I would like to put all of my mistakes right. I'd love to be able to apologise to everyone that I was rude or unpleasant to. I would love to make amends with those I have offended or p*ssed off. One cannot just aim at being a "people pleaser" - THAT is ridiculous and I find that sort of moral obsequiousness to be suspect. I have had a few false starts during the past week or so but I have decided that today is going to be the beginning of the change. I am going to try to get back on the horse because I must. I am no good to anyone in a depressed state so it is up to me to try and get a handle on this. I usually get about one manic period per year but the current one is easily the longest lasting and certainly the most painful. I am finding it virtually impossible to eat. I am reminded that it is important when I think of a saying from an old and VERY dear friend; "An empty bag won't stand!" - I am going to try and eat today.

I just want to say here and now that I am sorry for the things that I have done that weren't nice to people. I am sorry if I was ever insulting or bad mannered. I apologise unreservedly to those I have offended but I make no excuse for any retort I have made towards aggression and threatening behaviour.

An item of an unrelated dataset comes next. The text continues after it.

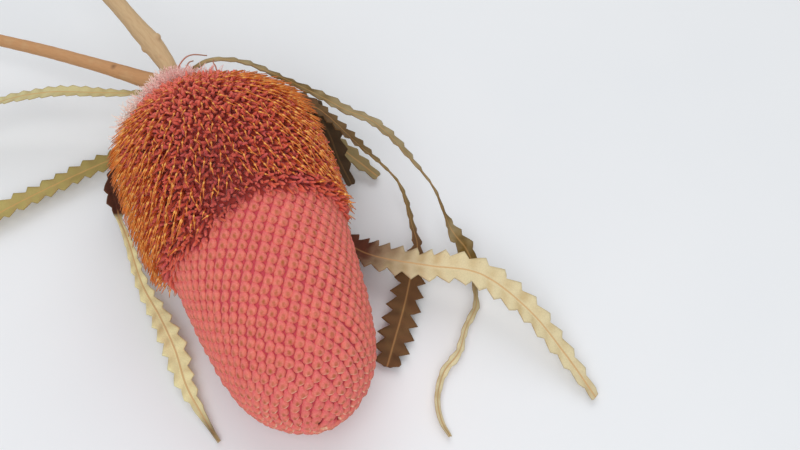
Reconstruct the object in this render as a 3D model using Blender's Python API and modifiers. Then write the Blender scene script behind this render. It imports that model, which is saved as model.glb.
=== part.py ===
"""A cut and dried banksia flower spike with its leaves, lying on its side.

Sizes are in metres. The spike's tip points to -Y, slightly down, and its stem to +Y. The origin is the
middle of the flat where the closed buds are pressed against the surface that the spike lies on.
"""

import math

import bmesh
import bpy
import numpy as np
from mathutils import Matrix, Vector

OBJECT = "banksia_spike"
GAP = 0.0003

# The spike: its stations run from the stem's end to the tip
SPIKE_TILT = math.radians(7)
REST_STATION = 0.088
REST_AXIS_HEIGHT = 0.0262
BASE_STATION = 0.001
ZONE_STATION = 0.064

# Station and radius of the closed buds' outer face
BUD_OUTLINE = [
    (0.050, 0.0302), (0.060, 0.0296), (0.070, 0.0288), (0.082, 0.0276), (0.094, 0.0262),
    (0.105, 0.0244), (0.114, 0.0216), (0.121, 0.0173), (0.126, 0.0118), (0.129, 0.0060),
    (0.130, 0.0005),
]
BUD_AREA = 18e-6
BUD_DEPTH = 0.0010
BUD_LEAN = 0.0009

# Station and radius of the open florets' curled tubes, without their styles
FLORET_OUTLINE = [
    (-0.001, 0.0020), (0.000, 0.0040), (0.003, 0.0090), (0.007, 0.0155), (0.013, 0.0225),
    (0.020, 0.0275), (0.030, 0.0305), (0.040, 0.0318), (0.050, 0.0318), (0.060, 0.0310),
    (0.070, 0.0298),
]
FLORET_AREA = 36e-6
FLORET_DEPTH = 0.0022

# Station and radius that the styles' ends reach
STYLE_REACH = [
    (0.000, 0.0060), (0.003, 0.0115), (0.008, 0.0190), (0.015, 0.0272), (0.025, 0.0335),
    (0.035, 0.0362), (0.045, 0.0370), (0.053, 0.0368), (0.062, 0.0360), (0.070, 0.0345),
    (0.076, 0.0332),
]
STYLE_RADIUS = 0.0006
STYLE_ROOT_DEPTH = 0.0035
STYLE_SWEEP = (0.002, 0.0075)
STYLE_KNEE = 0.55
STYLE_FLOOR = 0.0007
STYLE_ZONE = (0.004, 0.0625)

GOLDEN_ANGLE = math.pi * (3 - math.sqrt(5))

# The woody stem and the thinner branch that leaves it, each row x, y, z, radius
STEM_ROUTE = [
    (0.0000, 0.0867, 0.0368, 0.0044), (0.0000, 0.0905, 0.0373, 0.0042), (-0.0025, 0.0950, 0.0380, 0.0046),
    (-0.0070, 0.1000, 0.0388, 0.0047), (-0.0110, 0.1070, 0.0400, 0.0040), (-0.0148, 0.1200, 0.0418, 0.0040),
    (-0.0180, 0.1310, 0.0430, 0.0042), (-0.0215, 0.1440, 0.0440, 0.0041), (-0.0265, 0.1640, 0.0450, 0.0040),
]
BRANCH_ROUTE = [
    (-0.0045, 0.0965, 0.0368, 0.0026), (-0.0110, 0.0985, 0.0340, 0.0027), (-0.0170, 0.1020, 0.0325, 0.0026),
    (-0.0260, 0.1095, 0.0318, 0.0024), (-0.0440, 0.1265, 0.0300, 0.0024), (-0.0660, 0.1440, 0.0280, 0.0023),
    (-0.0820, 0.1560, 0.0262, 0.0023),
]

LEAF_THICKNESS = 0.0008
LEAF_NOTCH = 0.62
LEAF_TOOTH_POINT = 0.7
LEAF_KEEL = 0.12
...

When I was a child some pretty awful stuff happened to me and sometimes I had to watch people that I loved get hurt and feel pain. I also did something that I hate myself for. I was about 12 years old and I found a small cat that was stray. I brought him to my Grandmother's house and gave him some food. I loved playing with him and making him purr. I had no idea about what was going to happen. My Grandmother had become very unwell after her first born son had died. He was a robust man in his mid forties that died in his sleep from a cerebral hemorrhage. I used to spend a lot of time with my Grandmother after my uncle died. She became very depressed and drank a fair bit as a result of her son's death. I am not trying to rationalise here but I must get it off my chest so to speak. About a week after the cat came along I came in from school early as we were given a "half-day". My Grandmother was quite upset and it was easy to tell that she had been crying and had been drinking. Please don't get me wrong - she wasn't a big drinker but she did get like that after her son died.  I went looking for the cat and I was told that he was in the back yard , he was dirty and "full of fleas" and that I would have to get rid of him. There was a lot of arguing from me but my Gran was insistent. I didn't understand and I couldn't question. I was told to "get rid" of the cat. I tried to explain that I couldn't just throw him out. I was then told that the world can be a cruel place sometimes and that sometimes we have to do things that are hard. I was beginning to understand but then I realised that I was being to told to do away with the cat. This was to be something that I was bound to take responsibility for.

I carried him to the sea near where I lived and then I had to "do away with" the cat. That was nearly 40 years ago and there is rarely a day that I don't think of it. I feel terrible for having to have killed that innocent creature and I so truly wish that I didn't. When I did it I was a little upset and that passed after a week or so but since early adulthood it haunts me. I have always loved cats and try to support feline rescue work in some small way. I would like to have one around but I am afraid that my depression would get worse. I can never forget having done that though and in many ways I feel terrible when that awful day comes to mind.

For years I spent a lot of time doing some really, REALLY crazy stuff and I have thought was I living like that in order to be killed? Some sort of desire to be punished maybe. I don't know. The important thing now is to try and stay alive to be able to do the right thing. I wish that folks understood that I harbour no hatred and that I just want to live a peaceful life. Perhaps maybe contribute to the betterment of the earth or just cultivate a little happiness in the hearts of those that seek the same.

To all of those that I have hurt or offended I am truly sorry. There are a half a dozen things that stand out as events that I regret. I always will regret those things no matter how trivial but I hope that I am forgiven. I sincerely hope dear reader that I still have some respect from you BUT to those that will pick apart the blog and use the content to develop new ways of hating and cultivating hatred, I wish you nothing but piss poor bad luck with it.